JOSEPH SMITH AND THE MORMONS

by Noah Van Sciver ; illustrated by Noah Van Sciver

Pub Date: July 26th, 2022
ISBN: 978-1-4197-4965-0
Publisher: Abrams ComicArts

A graphic novelist takes a deep dive into the early history of the Church of Jesus Christ of Latter-day Saints.

“I was born the eighth of nine children into an LDS family,” writes Van Sciver in the author’s note, going on to describe how his “faith evaporated” even as he still maintained interest in the church since childhood. “I spent years immersed in an independent study on the Church of Jesus Christ of Latter-day Saints,” he writes. “I traveled to historic sites all over the country and read books, went to church, listened to hymns, and wrote and drew like the Devil was chasing me.” This graphic history/biography is intensive with dialogue and text, but it’s particularly eloquent on the wordless pages, which allow Van Sciver’s artistry to shine through.

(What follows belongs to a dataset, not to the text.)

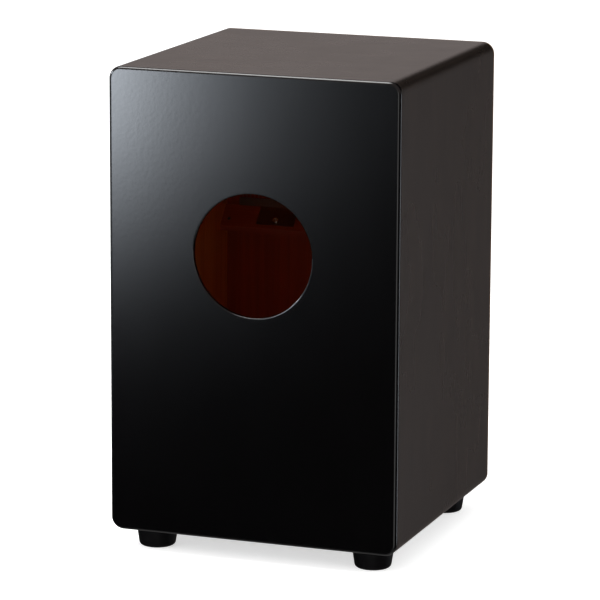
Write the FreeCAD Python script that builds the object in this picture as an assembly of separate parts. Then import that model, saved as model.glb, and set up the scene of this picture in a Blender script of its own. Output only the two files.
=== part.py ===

The author ably captures the world in which Joseph Smith and his followers made their way west through the wilderness, facing persecution and charges of perfidy at every turn. (Van Sciver takes Smith and his followers to Missouri, ending well before they continued to Utah after his death.) Though the book will likely displease strict LDS followers, the author insists that he seeks to tell the story “as straightforwardly as I can and to let readers draw their own conclusions.” The book suggests that the young Smith was something of a con man, perhaps from a family of swindlers, well before he allegedly experienced heavenly visions. Van Sciver renders those visions expertly, the illustrations cast in a ghostly blue and white, providing a pleasing contrast with the otherwise full-color narrative. As the author shows, Smith was duplicitous in wooing his wife and keeping from her the sexual dalliances that led to a doctrine of polygamy. Furthermore, his bank cheated depositors, and his deceptions were spread by muckraking newspapers. One page proclaims him, “Swindler, Charlatan, Crook, Fraud,” as if the universe itself were passing judgment.

Beautifully drawn, contentious, and word-heavy, offering everything about early Mormonism that anyone might like to know.